27
Views
13
Comments
[BulkInsert] Duplicate Records When Running Multiple Timers with BulkInsert
bulkinsert
Service icon
Forge asset by Galter
Application Type
Reactive

I am facing an issue when running three timers in parallel in OutSystems. Each timer reads a different CSV file and uses BulkInsert to insert data into the same database table.

Although the CSV files do not contain any duplicate records, I am seeing duplicate rows in the target table after the process completes.

Here are some details:


Each timer processes its own file and commits after each batch.

There is no overlap in the data between the files.

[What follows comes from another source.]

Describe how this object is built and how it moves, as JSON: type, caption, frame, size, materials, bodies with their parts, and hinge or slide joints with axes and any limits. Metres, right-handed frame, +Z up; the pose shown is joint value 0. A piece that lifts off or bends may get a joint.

The table currently does not have a UNIQUE constraint.

2019-01-07 16-04-16
Siya
 
MVP

@XuyenHoang :  You mentioned that "each timer processes its own file and commits after each batch".  One possible cause of duplicate records is that if an exception occurs after a few batches, the timer automatically retries the execution. This could result in duplicate insertions because it starts processing from the beginning again. 

2023-10-16 05-50-48
Shingo Lam

It makes sense to follow the timer best practice that there should be a flag to indicate the record is processed. Then if the timer fails and retries, it wont try to insert the processed records again.

Moreover, please add the timer wakeup logic to make sure it won't get stuck by the timeout exception.

Hope this help.

Thanks and best regards,

Shingo Lam

2024-03-23 09-39-45
XuyenHoang


Hi Shingo,

Thank you for sharing the best practices. I’ve already implemented a mechanism to manage files using a dedicated table, where each file has a status for success or failure. The timer only picks up files that have not been processed yet, so we avoid re-inserting completed records.

Additionally, I’m controlling the timer’s timeout behavior. If it approaches the timeout limit, the timer will be rewoken to prevent it from getting stuck.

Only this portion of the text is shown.